VFMF: Dense Forecasting by Generating Foundation Model Features
Abstract
Forecasting by generating RGB videos is computationally expensive, often physically implausible, and not directly actionable, since it requires translation into decision-making signals. Direct modality forecasting (e.g., predicting future segmentation) produces directly actionable outputs but fails to scale due to the need for labels. Vision Foundation Model (VFM) features offer the best of both worlds: they contain actionable semantic and geometric information that can be easily decoded from the predicted features, while requiring no labels on the downstream task for training. However, almost all existing VFM feature forecasting methods regress future features from fixed number of input frames, with evaluation predominantly on short horizons matching the training setup.

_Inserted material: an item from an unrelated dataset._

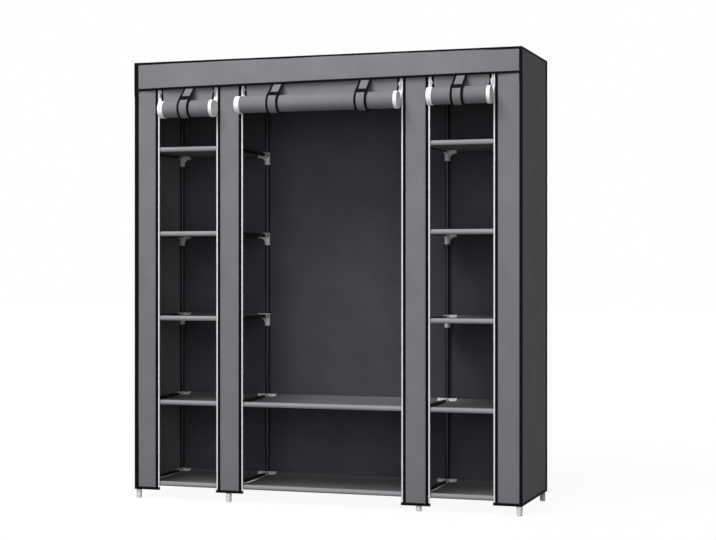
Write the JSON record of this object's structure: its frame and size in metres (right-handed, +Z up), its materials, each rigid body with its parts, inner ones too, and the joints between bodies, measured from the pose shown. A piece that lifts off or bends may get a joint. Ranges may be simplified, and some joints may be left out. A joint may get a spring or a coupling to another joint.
{
  "type": "portable fabric wardrobe",
  "caption": "Knock-down steel tube wardrobe frame with cloth shelves, a hanging rod and a sewn cloth cover with roll-up zip doors tied above the openings.",
  "frame": {"origin": "on the floor under the middle of the wardrobe's box, rolled doors included", "axes": "+X to the right as seen from the front, +Y from the doors to the back, +Z up"},
  "size_m": [1.5, 0.4964, 1.652],
  "materials": {
    "steel_tube": "black powder-coated steel tube, with light grey moulded plastic sockets on the ladders",
    "shelf_cloth": "grey non-woven cloth, heat-embossed with fine dots",
    "cover_cloth": "grey non-woven cloth, heat-embossed with fine dots, edges bound in black tape",
    "zip_tape": "white woven zip tape with a nylon coil",
    "zip_metal": "nickel-plated zip slider"
  },
  "bodies": {
    "root": {"frame_left_outer": "steel_tube", "frame_left_inner": "steel_tube", "frame_right_inner": "steel_tube", "frame_right_outer": "steel_tube", "shelf_left_0": "shelf_cloth", "shelf_left_1": "shelf_cloth", "shelf_left_2": "shelf_cloth", "shelf_left_3": "shelf_cloth", "shelf_left_4": "shelf_cloth", "rail_top_left_front": "steel_tube", "rail_top_left_back": "steel_tube", "shelf_center_0": "shelf_cloth", "shelf_center_1": "shelf_cloth", "rail_top_center_front": "steel_tube", "rail_top_center_back": "steel_tube", "shelf_right_0": "shelf_cloth", "shelf_right_1": "shelf_cloth", "shelf_right_2": "shelf_cloth", "shelf_right_3": "shelf_cloth", "shelf_right_4": "shelf_cloth", "rail_top_right_front": "steel_tube", "rail_top_right_back": "steel_tube", "hanging_rod": "steel_tube", "cover_top": "cover_cloth", "cover_back": "cover_cloth", "cover_left_side": "cover_cloth", "cover_right_side": "cover_cloth", "cover_pillar_left_outer": "cover_cloth", "cover_pillar_left_inner": "cover_cloth", "cover_pillar_right_inner": "cover_cloth", "cover_pillar_right_outer": "cover_cloth", "valance": "cover_cloth", "door_left_flap": "cover_cloth", "strap_left": "cover_cloth", "zip_left_a_tape": "zip_tape", "zip_left_b_tape": "zip_tape", "door_center_flap": "cover_cloth", "strap_center_1": "cover_cloth", "strap_center_2": "cover_cloth", "zip_center_a_tape": "zip_tape", "zip_center_b_tape": "zip_tape", "door_right_flap": "cover_cloth", "strap_right": "cover_cloth", "zip_right_a_tape": "zip_tape", "zip_right_b_tape": "zip_tape"},
    "door_left": {"door_left_roll": "cover_cloth"},
    "slider_left_a": {"zip_left_a_slider": "zip_metal"},
    "pull_left_a": {"zip_left_a_pull": "zip_metal"},
    "slider_left_b": {"zip_left_b_slider": "zip_metal"},
    "pull_left_b": {"zip_left_b_pull": "zip_metal"},
    "door_center": {"door_center_roll": "cover_cloth"},
    "slider_center_a": {"zip_center_a_slider": "zip_metal"},
    "pull_center_a": {"zip_center_a_pull": "zip_metal"},
    "slider_center_b": {"zip_center_b_slider": "zip_metal"},
    "pull_center_b": {"zip_center_b_pull": "zip_metal"},
    "door_right": {"door_right_roll": "cover_cloth"},
    "slider_right_a": {"zip_right_a_slider": "zip_metal"},
    "pull_right_a": {"zip_right_a_pull": "zip_metal"},
    "slider_right_b": {"zip_right_b_slider": "zip_metal"},
    "pull_right_b": {"zip_right_b_pull": "zip_metal"}
  },
  "joints": [
    {"name": "door_left_drop", "type": "slide", "parent": "root", "child": "door_left", "axis": [0, 0, -1], "range_m": [0, 1.428], "deforming": ["door_left_flap", "strap_left"]},
    {"name": "zip_left_a_slide", "type": "slide", "parent": "root", "child": "slider_left_a", "axis": [0, 0, -1], "range_m": [0, 1.47]},
    {"name": "zip_left_a_pull_swing", "type": "hinge", "parent": "slider_left_a", "child": "pull_left_a", "pos_m": [-0.6426, -0.1746, 1.537], "axis": [-1, 0, 0], "range_deg": [0, 110]},
    {"name": "zip_left_b_slide", "type": "slide", "parent": "root", "child": "slider_left_b", "axis": [0, 0, -1], "range_m": [0, 1.47]},
    {"name": "zip_left_b_pull_swing", "type": "hinge", "parent": "slider_left_b", "child": "pull_left_b", "pos_m": [-0.4184, -0.1746, 1.537], "axis": [-1, 0, 0], "range_deg": [0, 110]},
    {"name": "door_center_drop", "type": "slide", "parent": "root", "child": "door_center", "axis": [0, 0, -1], "range_m": [0, 1.4365], "deforming": ["door_center_flap", "strap_center_1", "strap_center_2"]},
    {"name": "zip_center_a_slide", "type": "slide", "parent": "root", "child": "slider_center_a", "axis": [0, 0, -1], "range_m": [0, 1.47]},
    {"name": "zip_center_a_pull_swing", "type": "hinge", "parent": "slider_center_a", "child": "pull_center_a", "pos_m": [-0.3031, -0.1746, 1.537], "axis": [-1, 0, 0], "range_deg": [0, 110]},
    {"name": "zip_center_b_slide", "type": "slide", "parent": "root", "child": "slider_center_b", "axis": [0, 0, -1], "range_m": [0, 1.47]},
    {"name": "zip_center_b_pull_swing", "type": "hinge", "parent": "slider_center_b", "child": "pull_center_b", "pos_m": [0.3031, -0.1746, 1.537], "axis": [-1, 0, 0], "range_deg": [0, 110]},
    {"name": "door_right_drop", "type": "slide", "parent": "root", "child": "door_right", "axis": [0, 0, -1], "range_m": [0, 1.444], "deforming": ["door_right_flap", "strap_right"]},
    {"name": "zip_right_a_slide", "type": "slide", "parent": "root", "child": "slider_right_a", "axis": [0, 0, -1], "range_m": [0, 1.47]},
    {"name": "zip_right_a_pull_swing", "type": "hinge", "parent": "slider_right_a", "child": "pull_right_a", "pos_m": [0.4184, -0.1746, 1.537], "axis": [-1, 0, 0], "range_deg": [0, 110]},
    {"name": "zip_right_b_slide", "type": "slide", "parent": "root", "child": "slider_right_b", "axis": [0, 0, -1], "range_m": [0, 1.47]},
    {"name": "zip_right_b_pull_swing", "type": "hinge", "parent": "slider_right_b", "child": "pull_right_b", "pos_m": [0.6426, -0.1746, 1.537], "axis": [-1, 0, 0], "range_deg": [0, 110]}
  ]
}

We firstly show that existing regression methods struggle with forecasting from partial observations because they average over multiple plausible futures, failing to capture uncertainty in the future given the past. Interestingly, naively replacing deterministic forecasting with generative flow matching does not match the sample quality of the regression model, despite being a mathematically appropriate formulation of the forecasting task. In this work, we explain why this is the case, and we show how to optimally generate foundation model features. Our key insight is that generative modeling of VFM features requires (auto)encoding into a compact latent space suitable for diffusion. We show that this latent space preserves information more effectively than previously used alternatives, such as uncompressed feature diffusion or PCA-based compression, both for forecasting and other applications, such as image generation. Our results suggest that conditional generation of (compressed) VFM features offers a promising and scalable foundation for future scene forecasters.